What you need to do
Your task is to reproduce word for word the lines running from the line containing "for label, piece" to the line containing "record = json.load(file)", inclusive. Nothing else belongs in the answer.

(CAD and scene scripts)

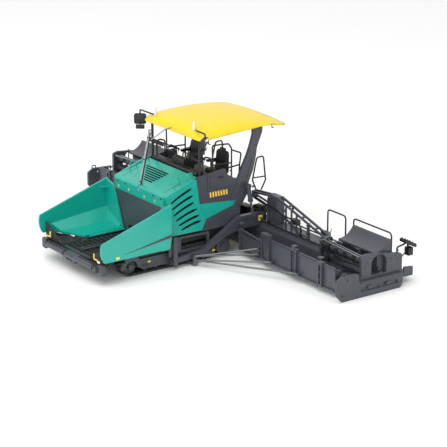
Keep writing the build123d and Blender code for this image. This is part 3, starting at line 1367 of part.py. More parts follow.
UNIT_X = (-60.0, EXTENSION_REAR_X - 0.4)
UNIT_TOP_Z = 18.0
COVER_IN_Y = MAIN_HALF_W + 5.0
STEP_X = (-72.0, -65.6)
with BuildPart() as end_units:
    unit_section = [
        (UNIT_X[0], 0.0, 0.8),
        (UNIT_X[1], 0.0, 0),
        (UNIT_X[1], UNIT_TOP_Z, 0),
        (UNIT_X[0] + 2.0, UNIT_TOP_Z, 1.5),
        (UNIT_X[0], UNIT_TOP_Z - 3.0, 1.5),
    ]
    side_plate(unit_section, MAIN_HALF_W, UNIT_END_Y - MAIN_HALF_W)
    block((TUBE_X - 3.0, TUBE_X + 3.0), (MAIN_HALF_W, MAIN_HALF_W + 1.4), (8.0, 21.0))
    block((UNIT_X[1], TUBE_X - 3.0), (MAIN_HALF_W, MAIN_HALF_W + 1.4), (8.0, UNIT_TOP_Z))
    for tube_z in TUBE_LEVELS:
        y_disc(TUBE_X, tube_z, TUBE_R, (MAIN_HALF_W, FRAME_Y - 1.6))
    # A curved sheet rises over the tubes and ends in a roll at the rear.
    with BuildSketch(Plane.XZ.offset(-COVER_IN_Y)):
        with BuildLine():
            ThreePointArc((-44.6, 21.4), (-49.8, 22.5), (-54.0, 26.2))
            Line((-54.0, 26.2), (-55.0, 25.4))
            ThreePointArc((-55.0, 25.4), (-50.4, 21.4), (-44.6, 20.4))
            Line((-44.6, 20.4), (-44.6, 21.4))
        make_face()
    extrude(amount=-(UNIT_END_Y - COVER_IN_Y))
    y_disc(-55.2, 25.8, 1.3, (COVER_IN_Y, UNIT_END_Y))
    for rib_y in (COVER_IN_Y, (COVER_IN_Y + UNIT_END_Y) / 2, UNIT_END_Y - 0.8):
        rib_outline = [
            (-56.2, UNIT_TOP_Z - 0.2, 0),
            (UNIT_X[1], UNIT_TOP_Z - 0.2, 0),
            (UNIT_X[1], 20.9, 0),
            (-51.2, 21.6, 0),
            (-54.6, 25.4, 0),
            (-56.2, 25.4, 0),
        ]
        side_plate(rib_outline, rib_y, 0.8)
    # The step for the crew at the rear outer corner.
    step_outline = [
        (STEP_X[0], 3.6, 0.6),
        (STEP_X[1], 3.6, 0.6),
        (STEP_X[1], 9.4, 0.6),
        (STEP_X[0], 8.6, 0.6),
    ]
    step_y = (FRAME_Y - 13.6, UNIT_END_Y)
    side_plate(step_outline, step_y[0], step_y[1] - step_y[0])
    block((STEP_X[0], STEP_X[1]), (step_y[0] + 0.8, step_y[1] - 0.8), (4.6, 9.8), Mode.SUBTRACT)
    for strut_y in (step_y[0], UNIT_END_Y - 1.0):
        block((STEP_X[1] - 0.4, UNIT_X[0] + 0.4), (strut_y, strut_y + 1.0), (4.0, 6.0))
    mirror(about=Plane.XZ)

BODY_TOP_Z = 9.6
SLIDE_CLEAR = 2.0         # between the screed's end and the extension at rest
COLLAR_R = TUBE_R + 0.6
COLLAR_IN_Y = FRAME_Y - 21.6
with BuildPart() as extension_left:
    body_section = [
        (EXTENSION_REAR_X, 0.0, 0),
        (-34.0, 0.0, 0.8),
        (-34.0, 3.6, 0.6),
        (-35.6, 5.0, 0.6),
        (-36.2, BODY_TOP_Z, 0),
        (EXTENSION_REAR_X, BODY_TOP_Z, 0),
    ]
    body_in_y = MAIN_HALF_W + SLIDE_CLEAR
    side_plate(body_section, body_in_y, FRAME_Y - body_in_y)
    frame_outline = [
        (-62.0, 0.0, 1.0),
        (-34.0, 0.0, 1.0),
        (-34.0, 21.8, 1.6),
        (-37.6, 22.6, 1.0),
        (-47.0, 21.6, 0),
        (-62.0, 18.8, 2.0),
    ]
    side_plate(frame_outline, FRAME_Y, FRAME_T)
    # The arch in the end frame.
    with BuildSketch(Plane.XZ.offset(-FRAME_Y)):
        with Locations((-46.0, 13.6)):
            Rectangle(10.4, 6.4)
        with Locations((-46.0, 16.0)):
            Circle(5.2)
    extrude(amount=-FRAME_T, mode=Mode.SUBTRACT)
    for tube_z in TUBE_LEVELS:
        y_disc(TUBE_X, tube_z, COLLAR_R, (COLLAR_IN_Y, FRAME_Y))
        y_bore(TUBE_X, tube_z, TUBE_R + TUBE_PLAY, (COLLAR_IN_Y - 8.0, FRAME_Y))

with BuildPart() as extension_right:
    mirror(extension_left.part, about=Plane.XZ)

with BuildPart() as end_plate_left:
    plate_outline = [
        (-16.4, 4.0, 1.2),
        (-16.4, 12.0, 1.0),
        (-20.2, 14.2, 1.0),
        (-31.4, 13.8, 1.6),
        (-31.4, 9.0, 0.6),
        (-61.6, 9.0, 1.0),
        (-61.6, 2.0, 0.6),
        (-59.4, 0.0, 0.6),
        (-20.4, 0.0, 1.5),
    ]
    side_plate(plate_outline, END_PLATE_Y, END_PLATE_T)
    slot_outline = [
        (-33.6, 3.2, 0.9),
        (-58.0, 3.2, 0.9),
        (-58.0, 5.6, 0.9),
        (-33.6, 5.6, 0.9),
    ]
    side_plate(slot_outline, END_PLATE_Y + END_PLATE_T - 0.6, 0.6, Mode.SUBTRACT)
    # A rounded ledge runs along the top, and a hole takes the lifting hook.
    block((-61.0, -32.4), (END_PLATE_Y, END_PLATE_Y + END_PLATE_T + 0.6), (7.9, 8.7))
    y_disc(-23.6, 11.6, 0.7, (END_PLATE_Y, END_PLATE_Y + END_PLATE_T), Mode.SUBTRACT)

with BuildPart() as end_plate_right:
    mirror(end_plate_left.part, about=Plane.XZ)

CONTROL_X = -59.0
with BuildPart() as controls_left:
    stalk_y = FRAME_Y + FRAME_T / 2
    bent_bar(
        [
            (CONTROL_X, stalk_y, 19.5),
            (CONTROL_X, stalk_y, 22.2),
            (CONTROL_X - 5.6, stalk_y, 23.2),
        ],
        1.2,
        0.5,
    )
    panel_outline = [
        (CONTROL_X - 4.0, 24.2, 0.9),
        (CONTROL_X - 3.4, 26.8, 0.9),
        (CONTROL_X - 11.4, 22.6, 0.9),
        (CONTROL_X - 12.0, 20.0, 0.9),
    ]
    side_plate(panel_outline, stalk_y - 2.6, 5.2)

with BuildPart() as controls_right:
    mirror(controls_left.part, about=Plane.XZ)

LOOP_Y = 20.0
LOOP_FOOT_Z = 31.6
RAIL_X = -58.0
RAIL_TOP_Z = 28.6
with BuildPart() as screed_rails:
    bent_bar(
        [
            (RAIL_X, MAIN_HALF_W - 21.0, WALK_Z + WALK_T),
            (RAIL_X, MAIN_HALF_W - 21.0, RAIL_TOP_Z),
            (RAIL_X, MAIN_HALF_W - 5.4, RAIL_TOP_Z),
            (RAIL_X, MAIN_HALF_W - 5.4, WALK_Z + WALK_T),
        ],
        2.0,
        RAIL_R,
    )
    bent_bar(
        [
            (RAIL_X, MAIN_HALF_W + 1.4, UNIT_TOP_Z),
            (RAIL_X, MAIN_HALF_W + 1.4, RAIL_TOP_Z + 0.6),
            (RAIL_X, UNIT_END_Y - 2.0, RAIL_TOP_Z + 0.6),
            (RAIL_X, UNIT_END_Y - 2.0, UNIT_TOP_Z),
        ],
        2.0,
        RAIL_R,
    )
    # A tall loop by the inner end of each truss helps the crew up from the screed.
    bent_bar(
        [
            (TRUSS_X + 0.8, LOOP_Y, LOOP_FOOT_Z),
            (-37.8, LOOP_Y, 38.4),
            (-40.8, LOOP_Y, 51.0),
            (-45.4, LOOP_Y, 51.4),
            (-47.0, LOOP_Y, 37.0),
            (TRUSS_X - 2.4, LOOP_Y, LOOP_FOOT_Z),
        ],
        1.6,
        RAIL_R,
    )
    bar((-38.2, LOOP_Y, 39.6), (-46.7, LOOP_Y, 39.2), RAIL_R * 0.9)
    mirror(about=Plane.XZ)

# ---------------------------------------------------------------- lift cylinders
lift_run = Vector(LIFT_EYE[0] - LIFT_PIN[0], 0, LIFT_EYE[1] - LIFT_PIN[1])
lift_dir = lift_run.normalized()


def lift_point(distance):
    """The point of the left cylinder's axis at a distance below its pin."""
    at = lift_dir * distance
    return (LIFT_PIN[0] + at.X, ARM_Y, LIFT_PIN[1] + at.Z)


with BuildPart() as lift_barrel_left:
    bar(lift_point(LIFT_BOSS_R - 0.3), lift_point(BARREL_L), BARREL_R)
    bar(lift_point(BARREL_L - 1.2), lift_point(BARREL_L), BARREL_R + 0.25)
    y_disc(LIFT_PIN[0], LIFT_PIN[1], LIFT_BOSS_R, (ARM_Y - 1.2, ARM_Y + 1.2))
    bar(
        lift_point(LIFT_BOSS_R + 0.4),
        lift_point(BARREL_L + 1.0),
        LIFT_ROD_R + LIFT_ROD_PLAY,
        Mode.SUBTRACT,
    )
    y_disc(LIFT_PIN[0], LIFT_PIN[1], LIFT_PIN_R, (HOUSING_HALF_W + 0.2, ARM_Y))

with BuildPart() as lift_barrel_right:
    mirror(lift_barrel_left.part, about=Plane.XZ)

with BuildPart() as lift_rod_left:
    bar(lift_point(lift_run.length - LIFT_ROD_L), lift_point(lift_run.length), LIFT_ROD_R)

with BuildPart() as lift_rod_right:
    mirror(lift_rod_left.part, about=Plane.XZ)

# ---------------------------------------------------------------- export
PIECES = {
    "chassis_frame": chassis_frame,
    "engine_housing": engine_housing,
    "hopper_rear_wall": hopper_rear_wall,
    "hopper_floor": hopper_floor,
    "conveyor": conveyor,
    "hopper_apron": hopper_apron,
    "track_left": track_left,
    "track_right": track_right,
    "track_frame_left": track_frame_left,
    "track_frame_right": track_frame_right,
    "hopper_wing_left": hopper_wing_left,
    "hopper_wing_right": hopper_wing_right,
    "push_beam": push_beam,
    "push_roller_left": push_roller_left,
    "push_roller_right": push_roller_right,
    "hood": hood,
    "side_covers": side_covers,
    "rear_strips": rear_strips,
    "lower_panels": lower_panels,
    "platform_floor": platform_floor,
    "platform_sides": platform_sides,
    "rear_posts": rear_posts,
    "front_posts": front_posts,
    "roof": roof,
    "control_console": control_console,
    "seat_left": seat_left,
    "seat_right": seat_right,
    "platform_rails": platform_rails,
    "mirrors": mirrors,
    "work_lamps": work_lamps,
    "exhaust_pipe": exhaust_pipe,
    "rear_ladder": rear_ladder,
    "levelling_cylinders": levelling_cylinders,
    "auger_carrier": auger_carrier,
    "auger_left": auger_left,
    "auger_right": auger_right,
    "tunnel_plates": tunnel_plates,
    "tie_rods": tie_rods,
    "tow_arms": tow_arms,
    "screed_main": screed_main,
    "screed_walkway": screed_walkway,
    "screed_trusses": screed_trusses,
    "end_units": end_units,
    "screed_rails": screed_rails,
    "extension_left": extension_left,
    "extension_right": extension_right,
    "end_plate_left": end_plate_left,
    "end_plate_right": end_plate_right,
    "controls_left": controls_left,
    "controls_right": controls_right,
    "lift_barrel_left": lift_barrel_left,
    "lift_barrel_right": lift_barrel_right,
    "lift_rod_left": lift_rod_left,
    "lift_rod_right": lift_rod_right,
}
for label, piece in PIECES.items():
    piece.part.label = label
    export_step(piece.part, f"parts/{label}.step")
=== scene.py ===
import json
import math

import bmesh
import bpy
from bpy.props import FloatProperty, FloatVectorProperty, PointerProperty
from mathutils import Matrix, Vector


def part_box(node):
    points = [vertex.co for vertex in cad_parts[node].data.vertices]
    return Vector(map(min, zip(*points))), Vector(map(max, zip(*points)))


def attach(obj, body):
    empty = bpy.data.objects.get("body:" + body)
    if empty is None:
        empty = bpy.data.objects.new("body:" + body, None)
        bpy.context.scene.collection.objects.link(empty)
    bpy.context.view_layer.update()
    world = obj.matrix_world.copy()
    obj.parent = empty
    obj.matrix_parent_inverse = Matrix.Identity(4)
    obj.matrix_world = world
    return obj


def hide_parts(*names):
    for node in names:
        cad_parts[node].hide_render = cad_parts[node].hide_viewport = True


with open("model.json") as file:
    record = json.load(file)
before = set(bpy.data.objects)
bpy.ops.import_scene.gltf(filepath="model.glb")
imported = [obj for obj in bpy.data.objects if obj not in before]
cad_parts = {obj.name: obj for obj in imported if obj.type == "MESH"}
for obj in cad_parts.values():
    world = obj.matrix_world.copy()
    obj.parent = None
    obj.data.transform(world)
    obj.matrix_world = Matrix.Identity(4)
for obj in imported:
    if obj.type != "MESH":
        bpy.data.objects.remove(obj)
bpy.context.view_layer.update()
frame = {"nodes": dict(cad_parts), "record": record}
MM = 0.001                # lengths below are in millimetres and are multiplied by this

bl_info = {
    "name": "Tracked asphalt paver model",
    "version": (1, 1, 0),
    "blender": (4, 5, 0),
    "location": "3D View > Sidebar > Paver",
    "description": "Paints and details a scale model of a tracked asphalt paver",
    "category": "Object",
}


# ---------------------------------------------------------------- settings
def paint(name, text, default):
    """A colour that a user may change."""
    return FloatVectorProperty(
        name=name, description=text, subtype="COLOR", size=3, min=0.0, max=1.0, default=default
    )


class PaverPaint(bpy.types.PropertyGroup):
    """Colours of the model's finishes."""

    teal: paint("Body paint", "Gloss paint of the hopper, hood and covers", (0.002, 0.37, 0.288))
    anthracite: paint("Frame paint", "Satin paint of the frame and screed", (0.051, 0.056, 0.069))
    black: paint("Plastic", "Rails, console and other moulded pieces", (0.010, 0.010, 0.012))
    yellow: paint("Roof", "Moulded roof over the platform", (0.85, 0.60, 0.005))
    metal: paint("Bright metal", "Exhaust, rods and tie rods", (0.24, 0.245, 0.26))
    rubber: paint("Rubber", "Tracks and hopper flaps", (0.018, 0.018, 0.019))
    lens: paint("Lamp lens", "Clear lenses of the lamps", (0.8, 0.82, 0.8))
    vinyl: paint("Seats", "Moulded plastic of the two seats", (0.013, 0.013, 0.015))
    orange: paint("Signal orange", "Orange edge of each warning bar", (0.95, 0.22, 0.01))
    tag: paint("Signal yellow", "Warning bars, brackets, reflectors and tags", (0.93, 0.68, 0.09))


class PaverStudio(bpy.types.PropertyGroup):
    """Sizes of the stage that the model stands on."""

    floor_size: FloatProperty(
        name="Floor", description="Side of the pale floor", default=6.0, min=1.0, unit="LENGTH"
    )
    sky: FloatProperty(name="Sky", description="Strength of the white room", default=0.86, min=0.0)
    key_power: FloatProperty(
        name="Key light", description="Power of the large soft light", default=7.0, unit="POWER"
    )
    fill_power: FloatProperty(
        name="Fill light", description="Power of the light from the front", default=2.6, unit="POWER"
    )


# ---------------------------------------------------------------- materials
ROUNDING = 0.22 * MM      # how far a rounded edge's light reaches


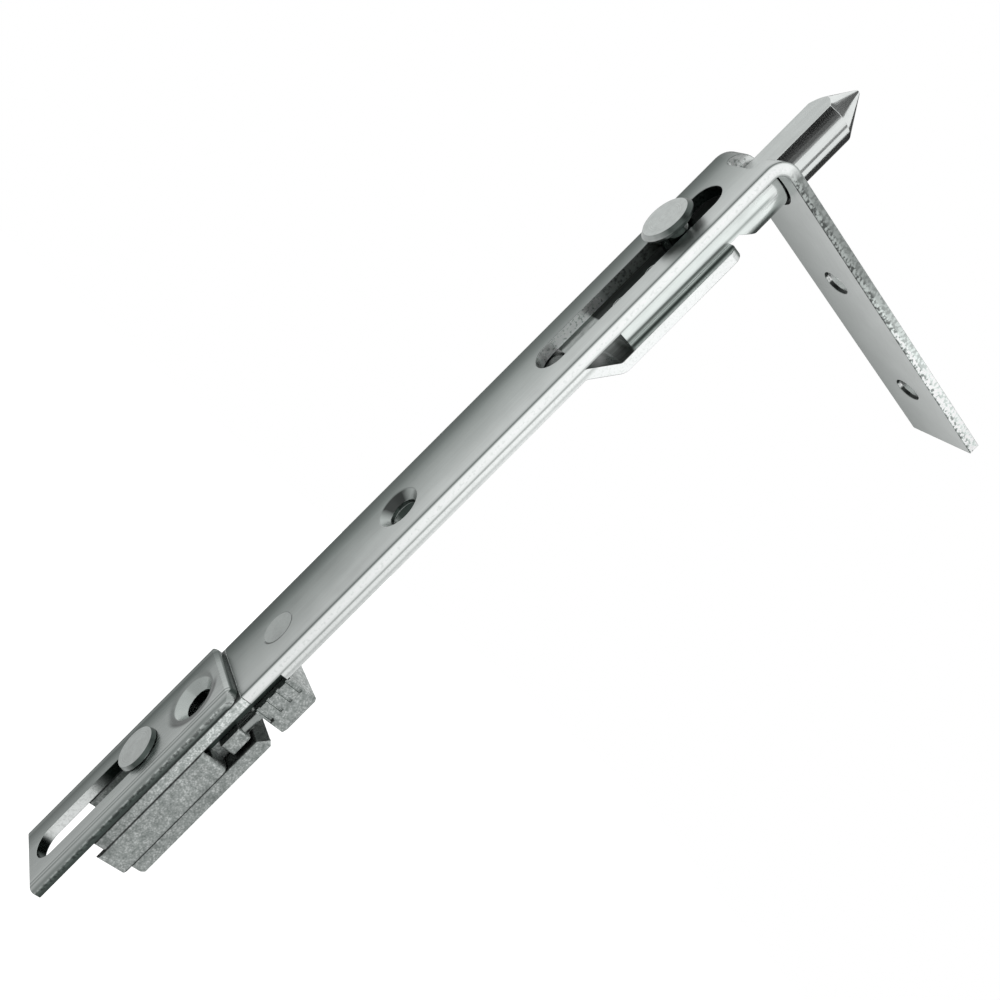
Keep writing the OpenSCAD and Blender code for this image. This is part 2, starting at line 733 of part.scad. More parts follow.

In response
for label, piece in PIECES.items():
    piece.part.label = label
    export_step(piece.part, f"parts/{label}.step")
=== scene.py ===
import json
import math

import bmesh
import bpy
from bpy.props import FloatProperty, FloatVectorProperty, PointerProperty
from mathutils import Matrix, Vector


def part_box(node):
    points = [vertex.co for vertex in cad_parts[node].data.vertices]
    return Vector(map(min, zip(*points))), Vector(map(max, zip(*points)))


def attach(obj, body):
    empty = bpy.data.objects.get("body:" + body)
    if empty is None:
        empty = bpy.data.objects.new("body:" + body, None)
        bpy.context.scene.collection.objects.link(empty)
    bpy.context.view_layer.update()
    world = obj.matrix_world.copy()
    obj.parent = empty
    obj.matrix_parent_inverse = Matrix.Identity(4)
    obj.matrix_world = world
    return obj


def hide_parts(*names):
    for node in names:
        cad_parts[node].hide_render = cad_parts[node].hide_viewport = True


with open("model.json") as file:
    record = json.load(file)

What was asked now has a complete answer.